The court noted that federal law expressly permitted certain
statements. It was therefore unclear how
much a court could rely on preempted statements when considering what a
reasonable consumer would think of the whole label. Still, because the Antioxidants label might
be misleading to a reasonable consumer regardless of the preempted statements,
the court didn’t need to resolve the question.

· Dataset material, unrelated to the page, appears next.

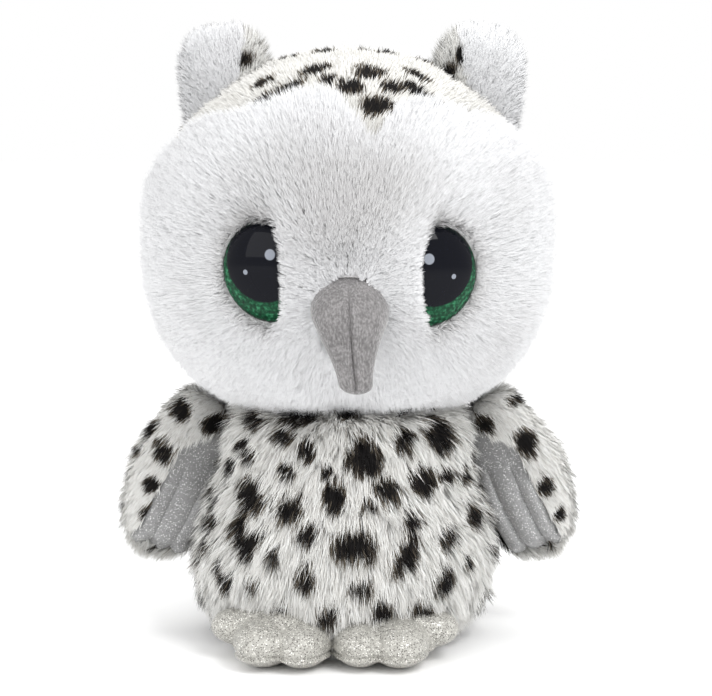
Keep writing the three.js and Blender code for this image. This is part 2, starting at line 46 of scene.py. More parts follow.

The statement “20% of the daily value of antioxidant
vitamins C & E, like those found in fruits and vegetables,” when viewed in
the context of the photos of multiple berries, could create the misleading
impression that the vitamins “are derived from fruit or provide [ ] the same
benefits as real fruit, even though they do not provide any notable health
benefits.” A reasonable consumer could think that the antioxidants were derived
from berries, rather than ascorbic acid and synthetically created vitamins, and
might also incorrectly believe that Splenda Essentials has the same health
benefits as consuming real fruit.
However, putting “Essentials” in the name wasn’t misleading,
despite plaintiffs’ arguments that it “cue[d] customers to think this product
is a necessity” and suggested that the nutrients included are necessary to be
healthy. “Essentials” was mere puffery.
Because the consumer law claims survived, so did the breach
of implied warranty of merchantability claim.